Exercise task: Return exactly the lines that run from the beginning through the line containing "ball-bearing turntable: two", both included, and no others.

Collected data:
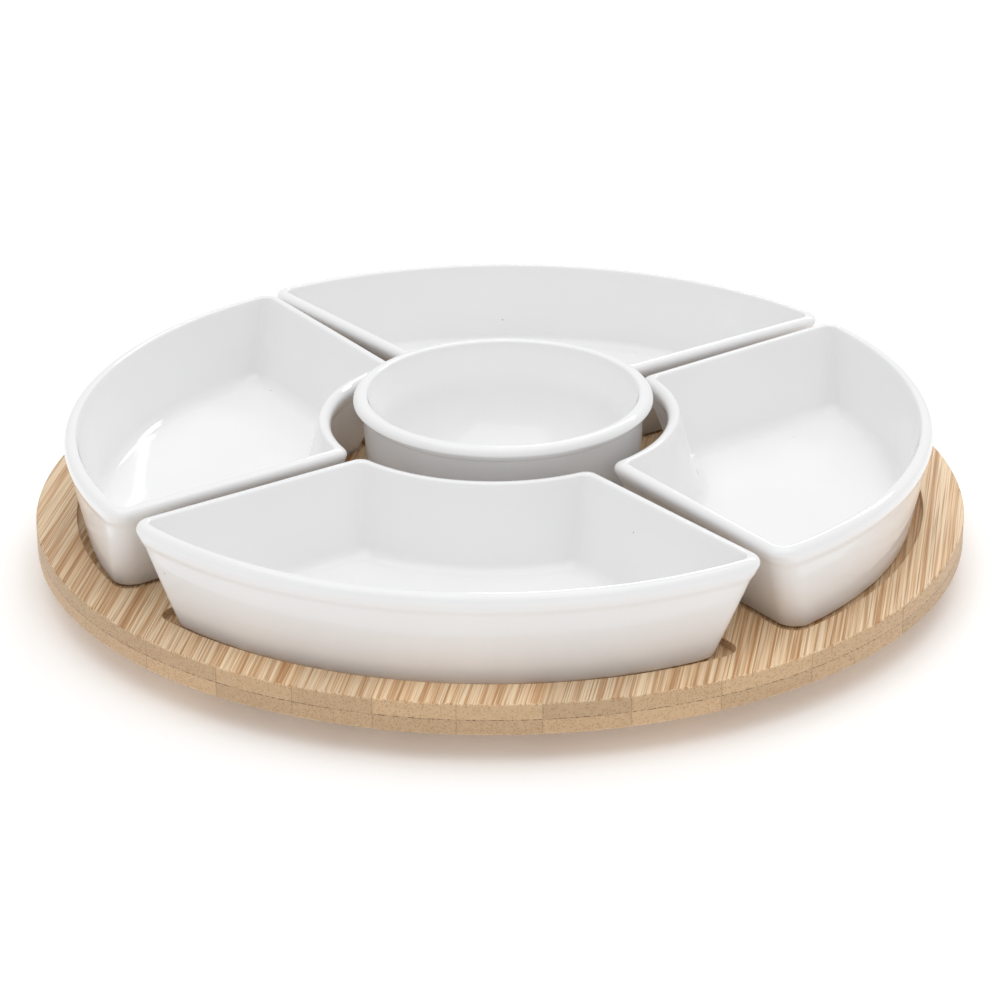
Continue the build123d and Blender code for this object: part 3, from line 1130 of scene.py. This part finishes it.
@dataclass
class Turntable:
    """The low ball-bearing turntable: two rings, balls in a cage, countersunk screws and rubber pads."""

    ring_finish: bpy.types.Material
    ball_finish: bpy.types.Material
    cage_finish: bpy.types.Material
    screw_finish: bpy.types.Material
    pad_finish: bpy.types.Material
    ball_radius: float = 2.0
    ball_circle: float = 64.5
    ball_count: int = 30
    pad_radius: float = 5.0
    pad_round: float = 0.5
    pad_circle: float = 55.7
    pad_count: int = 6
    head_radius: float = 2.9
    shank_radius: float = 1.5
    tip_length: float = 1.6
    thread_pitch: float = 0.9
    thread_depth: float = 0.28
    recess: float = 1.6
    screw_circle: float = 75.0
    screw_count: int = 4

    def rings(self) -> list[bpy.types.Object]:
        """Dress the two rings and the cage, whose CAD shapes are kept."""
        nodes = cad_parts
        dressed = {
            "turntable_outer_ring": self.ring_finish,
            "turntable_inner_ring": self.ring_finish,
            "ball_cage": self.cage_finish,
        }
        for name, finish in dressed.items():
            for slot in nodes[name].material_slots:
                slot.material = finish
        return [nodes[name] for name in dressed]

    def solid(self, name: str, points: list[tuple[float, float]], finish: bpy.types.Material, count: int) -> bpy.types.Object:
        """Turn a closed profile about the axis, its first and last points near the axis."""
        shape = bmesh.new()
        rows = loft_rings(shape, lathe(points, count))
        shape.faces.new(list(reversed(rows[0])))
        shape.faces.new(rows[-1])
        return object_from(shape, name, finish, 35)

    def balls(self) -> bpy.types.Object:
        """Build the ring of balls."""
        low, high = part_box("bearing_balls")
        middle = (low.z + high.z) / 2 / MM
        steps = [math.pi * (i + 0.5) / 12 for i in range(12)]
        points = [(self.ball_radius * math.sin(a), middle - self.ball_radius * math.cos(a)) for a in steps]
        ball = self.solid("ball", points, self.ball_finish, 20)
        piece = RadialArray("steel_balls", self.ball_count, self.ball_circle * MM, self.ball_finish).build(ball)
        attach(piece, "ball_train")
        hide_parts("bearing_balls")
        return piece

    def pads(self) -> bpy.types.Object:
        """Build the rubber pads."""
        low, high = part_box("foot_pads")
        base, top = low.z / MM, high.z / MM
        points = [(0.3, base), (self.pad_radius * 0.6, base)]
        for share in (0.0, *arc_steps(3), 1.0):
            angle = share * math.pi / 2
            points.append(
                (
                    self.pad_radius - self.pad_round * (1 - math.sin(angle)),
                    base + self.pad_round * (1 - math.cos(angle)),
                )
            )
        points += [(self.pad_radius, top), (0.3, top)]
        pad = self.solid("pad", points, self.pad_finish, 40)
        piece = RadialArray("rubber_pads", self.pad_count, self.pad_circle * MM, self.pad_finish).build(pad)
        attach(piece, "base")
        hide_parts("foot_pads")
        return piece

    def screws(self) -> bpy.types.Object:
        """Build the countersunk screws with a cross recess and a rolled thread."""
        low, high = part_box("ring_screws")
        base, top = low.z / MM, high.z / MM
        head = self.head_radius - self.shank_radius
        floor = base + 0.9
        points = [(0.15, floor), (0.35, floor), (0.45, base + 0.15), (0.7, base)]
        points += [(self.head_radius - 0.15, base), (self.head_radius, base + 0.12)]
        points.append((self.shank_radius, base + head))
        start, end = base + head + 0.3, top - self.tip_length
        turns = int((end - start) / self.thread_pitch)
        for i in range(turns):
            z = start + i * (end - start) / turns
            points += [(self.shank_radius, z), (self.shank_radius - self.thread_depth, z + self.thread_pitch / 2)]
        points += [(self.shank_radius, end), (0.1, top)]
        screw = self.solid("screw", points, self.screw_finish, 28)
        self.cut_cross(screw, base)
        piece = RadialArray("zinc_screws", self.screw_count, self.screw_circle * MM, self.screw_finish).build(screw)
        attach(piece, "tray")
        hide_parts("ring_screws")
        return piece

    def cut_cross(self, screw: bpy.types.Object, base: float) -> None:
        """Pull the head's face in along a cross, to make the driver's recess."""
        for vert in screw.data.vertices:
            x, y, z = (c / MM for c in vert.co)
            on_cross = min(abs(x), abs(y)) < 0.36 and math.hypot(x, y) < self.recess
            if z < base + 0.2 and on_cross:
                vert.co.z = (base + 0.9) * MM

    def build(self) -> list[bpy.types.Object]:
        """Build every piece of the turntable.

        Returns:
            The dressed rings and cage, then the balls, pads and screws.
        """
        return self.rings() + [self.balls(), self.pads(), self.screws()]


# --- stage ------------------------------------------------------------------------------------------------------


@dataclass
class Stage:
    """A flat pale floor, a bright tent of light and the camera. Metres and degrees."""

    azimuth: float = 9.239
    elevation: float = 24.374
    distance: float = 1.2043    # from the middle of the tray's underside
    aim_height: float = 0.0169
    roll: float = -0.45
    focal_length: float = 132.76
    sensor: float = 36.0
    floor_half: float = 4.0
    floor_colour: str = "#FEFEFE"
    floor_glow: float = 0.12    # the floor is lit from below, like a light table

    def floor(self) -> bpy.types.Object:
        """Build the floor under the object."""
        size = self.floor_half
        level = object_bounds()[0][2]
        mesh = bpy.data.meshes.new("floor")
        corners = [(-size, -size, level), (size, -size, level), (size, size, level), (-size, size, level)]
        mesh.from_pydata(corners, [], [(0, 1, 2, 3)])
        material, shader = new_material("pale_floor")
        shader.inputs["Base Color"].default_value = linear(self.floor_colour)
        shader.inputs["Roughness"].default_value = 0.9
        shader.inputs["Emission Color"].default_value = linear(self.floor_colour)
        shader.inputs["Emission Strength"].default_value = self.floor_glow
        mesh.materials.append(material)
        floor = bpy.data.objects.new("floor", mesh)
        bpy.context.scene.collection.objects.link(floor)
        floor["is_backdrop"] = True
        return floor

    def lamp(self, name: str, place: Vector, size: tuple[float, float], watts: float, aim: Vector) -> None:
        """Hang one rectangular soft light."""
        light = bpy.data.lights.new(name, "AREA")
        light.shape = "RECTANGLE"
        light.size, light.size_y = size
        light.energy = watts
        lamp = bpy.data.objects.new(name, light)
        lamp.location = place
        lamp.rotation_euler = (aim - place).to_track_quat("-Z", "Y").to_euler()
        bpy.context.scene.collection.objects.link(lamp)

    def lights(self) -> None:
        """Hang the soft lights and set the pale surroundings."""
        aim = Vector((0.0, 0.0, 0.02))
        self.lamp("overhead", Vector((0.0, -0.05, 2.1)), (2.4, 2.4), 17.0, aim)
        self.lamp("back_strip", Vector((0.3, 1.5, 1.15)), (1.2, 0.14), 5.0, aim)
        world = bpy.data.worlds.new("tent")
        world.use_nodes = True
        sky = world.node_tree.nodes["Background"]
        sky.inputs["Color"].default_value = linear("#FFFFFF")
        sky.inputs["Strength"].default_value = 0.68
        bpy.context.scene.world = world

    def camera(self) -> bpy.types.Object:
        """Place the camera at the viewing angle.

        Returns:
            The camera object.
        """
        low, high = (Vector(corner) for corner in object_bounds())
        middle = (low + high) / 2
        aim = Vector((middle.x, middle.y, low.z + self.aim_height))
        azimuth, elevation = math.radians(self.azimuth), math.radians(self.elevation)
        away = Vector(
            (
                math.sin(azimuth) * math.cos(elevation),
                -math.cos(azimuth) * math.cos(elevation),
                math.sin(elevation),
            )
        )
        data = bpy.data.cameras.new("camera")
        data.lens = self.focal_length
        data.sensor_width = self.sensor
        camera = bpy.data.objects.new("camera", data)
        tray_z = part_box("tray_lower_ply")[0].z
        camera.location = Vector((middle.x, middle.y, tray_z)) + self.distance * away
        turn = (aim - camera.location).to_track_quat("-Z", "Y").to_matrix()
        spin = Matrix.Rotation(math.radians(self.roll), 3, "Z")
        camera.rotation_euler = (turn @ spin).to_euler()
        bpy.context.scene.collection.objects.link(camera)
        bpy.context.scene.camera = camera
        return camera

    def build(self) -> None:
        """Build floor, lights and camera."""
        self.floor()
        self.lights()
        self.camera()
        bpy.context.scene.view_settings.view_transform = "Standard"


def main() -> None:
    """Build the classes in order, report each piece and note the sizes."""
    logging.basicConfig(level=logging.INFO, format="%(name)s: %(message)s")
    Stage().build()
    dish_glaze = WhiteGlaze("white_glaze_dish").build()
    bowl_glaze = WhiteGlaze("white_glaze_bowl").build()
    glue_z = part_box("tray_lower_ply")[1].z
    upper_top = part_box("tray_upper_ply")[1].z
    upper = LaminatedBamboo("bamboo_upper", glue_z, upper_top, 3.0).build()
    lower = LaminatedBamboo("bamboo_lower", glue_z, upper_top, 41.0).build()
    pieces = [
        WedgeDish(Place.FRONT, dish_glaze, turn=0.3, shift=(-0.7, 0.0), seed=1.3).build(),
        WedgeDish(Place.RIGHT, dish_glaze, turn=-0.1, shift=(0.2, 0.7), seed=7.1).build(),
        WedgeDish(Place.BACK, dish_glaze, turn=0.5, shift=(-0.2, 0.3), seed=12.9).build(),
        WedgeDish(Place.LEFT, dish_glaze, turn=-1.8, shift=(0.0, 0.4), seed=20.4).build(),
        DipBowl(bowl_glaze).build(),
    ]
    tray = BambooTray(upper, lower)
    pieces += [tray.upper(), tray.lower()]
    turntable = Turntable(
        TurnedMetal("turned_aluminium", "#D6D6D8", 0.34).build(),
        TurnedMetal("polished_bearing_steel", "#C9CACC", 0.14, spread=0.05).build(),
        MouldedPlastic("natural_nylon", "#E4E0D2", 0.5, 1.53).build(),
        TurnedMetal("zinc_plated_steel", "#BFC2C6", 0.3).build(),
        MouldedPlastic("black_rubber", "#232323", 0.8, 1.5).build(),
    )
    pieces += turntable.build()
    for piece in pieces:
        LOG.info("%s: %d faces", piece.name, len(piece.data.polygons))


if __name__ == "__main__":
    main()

Result below:
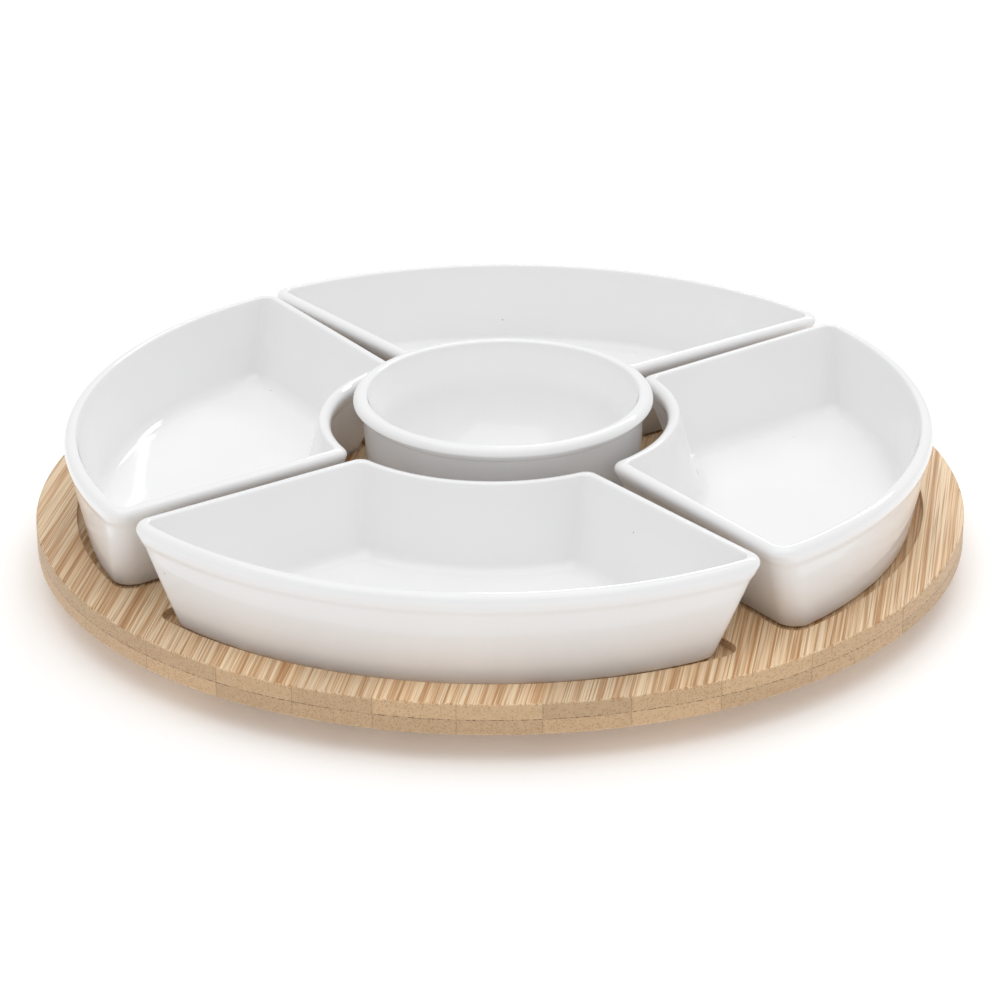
Continue the build123d and Blender code for this object: part 3, from line 1130 of scene.py. This part finishes it.
@dataclass
class Turntable:
    """The low ball-bearing turntable: two rings, balls in a cage, countersunk screws and rubber pads."""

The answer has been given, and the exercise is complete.